- [WHAT TO DO] Only the lines from the first one through the line with "GASKET_R, GASKET_BORE = 15.2, 11.15" should be printed, exactly as they appear.

- [DATA SECTION]
'''

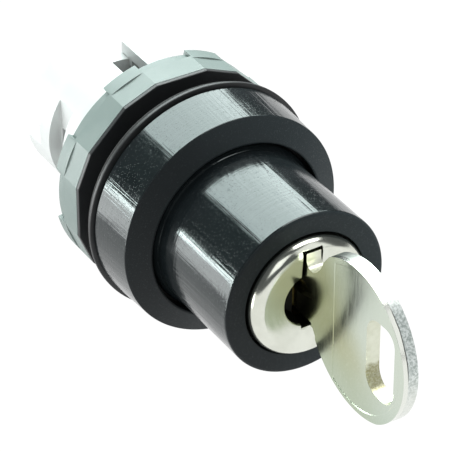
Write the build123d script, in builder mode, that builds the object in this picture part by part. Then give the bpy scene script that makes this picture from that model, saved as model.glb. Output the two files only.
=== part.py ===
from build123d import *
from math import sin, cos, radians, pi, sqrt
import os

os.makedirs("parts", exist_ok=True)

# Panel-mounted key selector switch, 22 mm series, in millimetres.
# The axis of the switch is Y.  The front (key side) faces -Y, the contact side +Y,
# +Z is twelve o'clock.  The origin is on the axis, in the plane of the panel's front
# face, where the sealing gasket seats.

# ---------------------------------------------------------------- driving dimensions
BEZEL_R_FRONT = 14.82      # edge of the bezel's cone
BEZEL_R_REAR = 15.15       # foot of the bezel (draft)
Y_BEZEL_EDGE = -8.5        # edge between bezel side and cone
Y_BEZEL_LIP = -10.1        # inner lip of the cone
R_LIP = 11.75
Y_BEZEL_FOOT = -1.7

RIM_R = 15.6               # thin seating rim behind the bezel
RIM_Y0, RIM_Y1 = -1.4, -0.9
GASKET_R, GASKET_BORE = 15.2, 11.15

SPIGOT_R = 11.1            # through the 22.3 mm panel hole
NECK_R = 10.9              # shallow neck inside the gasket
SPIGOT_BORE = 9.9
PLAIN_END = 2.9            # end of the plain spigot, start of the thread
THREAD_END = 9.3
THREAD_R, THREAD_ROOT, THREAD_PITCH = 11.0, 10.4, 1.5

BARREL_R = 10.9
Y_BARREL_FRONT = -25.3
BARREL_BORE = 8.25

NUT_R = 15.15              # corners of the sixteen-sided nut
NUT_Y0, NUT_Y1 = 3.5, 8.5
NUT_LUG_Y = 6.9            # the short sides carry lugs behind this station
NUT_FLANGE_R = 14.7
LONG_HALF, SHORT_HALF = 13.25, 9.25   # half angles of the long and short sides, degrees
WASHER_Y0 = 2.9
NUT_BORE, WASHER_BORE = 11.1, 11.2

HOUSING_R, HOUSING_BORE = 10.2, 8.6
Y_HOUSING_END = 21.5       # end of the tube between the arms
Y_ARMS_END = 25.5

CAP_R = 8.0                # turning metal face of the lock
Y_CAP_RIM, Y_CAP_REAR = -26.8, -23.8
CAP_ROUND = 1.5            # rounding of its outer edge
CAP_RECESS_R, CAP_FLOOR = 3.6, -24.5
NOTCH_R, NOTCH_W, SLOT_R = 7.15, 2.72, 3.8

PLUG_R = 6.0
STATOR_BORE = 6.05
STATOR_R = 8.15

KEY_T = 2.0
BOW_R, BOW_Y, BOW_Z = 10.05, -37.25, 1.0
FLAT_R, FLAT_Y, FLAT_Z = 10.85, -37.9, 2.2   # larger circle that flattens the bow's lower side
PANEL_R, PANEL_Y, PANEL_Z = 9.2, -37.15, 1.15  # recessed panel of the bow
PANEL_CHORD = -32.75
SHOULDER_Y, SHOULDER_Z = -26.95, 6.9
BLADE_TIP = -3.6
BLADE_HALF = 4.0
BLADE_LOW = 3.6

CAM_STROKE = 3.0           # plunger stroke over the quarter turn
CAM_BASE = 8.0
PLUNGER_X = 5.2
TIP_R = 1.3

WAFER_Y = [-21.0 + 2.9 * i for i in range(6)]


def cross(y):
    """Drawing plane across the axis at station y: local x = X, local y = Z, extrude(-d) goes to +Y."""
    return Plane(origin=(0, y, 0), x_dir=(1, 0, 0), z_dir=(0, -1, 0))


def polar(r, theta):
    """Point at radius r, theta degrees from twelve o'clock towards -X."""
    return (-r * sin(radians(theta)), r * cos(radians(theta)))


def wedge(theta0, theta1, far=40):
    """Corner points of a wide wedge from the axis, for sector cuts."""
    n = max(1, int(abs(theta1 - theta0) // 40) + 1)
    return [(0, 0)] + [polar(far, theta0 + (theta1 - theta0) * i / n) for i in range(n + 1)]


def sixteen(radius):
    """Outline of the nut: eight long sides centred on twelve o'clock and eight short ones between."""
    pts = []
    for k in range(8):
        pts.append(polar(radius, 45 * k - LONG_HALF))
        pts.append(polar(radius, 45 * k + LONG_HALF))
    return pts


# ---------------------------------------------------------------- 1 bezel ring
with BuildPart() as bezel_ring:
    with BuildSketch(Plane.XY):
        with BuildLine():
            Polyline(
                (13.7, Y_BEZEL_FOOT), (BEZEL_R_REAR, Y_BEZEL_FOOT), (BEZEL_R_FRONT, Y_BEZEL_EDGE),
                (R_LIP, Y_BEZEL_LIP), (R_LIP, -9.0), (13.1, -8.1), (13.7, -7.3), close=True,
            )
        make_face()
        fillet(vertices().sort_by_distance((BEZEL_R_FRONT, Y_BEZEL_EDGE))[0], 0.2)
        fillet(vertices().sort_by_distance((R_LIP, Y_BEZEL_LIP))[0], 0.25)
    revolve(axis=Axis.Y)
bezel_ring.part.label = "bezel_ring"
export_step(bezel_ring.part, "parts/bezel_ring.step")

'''

- [ANSWER BELOW]
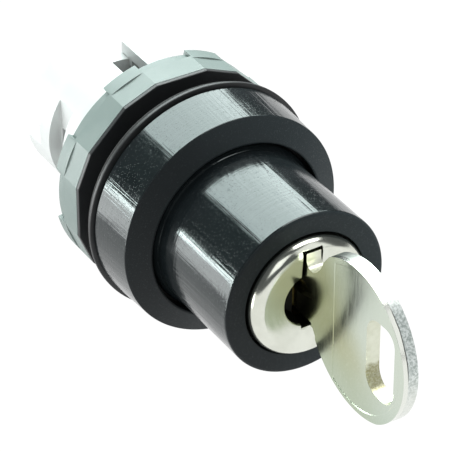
Write the build123d script, in builder mode, that builds the object in this picture part by part. Then give the bpy scene script that makes this picture from that model, saved as model.glb. Output the two files only.
=== part.py ===
from build123d import *
from math import sin, cos, radians, pi, sqrt
import os

os.makedirs("parts", exist_ok=True)

# Panel-mounted key selector switch, 22 mm series, in millimetres.
# The axis of the switch is Y.  The front (key side) faces -Y, the contact side +Y,
# +Z is twelve o'clock.  The origin is on the axis, in the plane of the panel's front
# face, where the sealing gasket seats.

# ---------------------------------------------------------------- driving dimensions
BEZEL_R_FRONT = 14.82      # edge of the bezel's cone
BEZEL_R_REAR = 15.15       # foot of the bezel (draft)
Y_BEZEL_EDGE = -8.5        # edge between bezel side and cone
Y_BEZEL_LIP = -10.1        # inner lip of the cone
R_LIP = 11.75
Y_BEZEL_FOOT = -1.7

RIM_R = 15.6               # thin seating rim behind the bezel
RIM_Y0, RIM_Y1 = -1.4, -0.9
GASKET_R, GASKET_BORE = 15.2, 11.15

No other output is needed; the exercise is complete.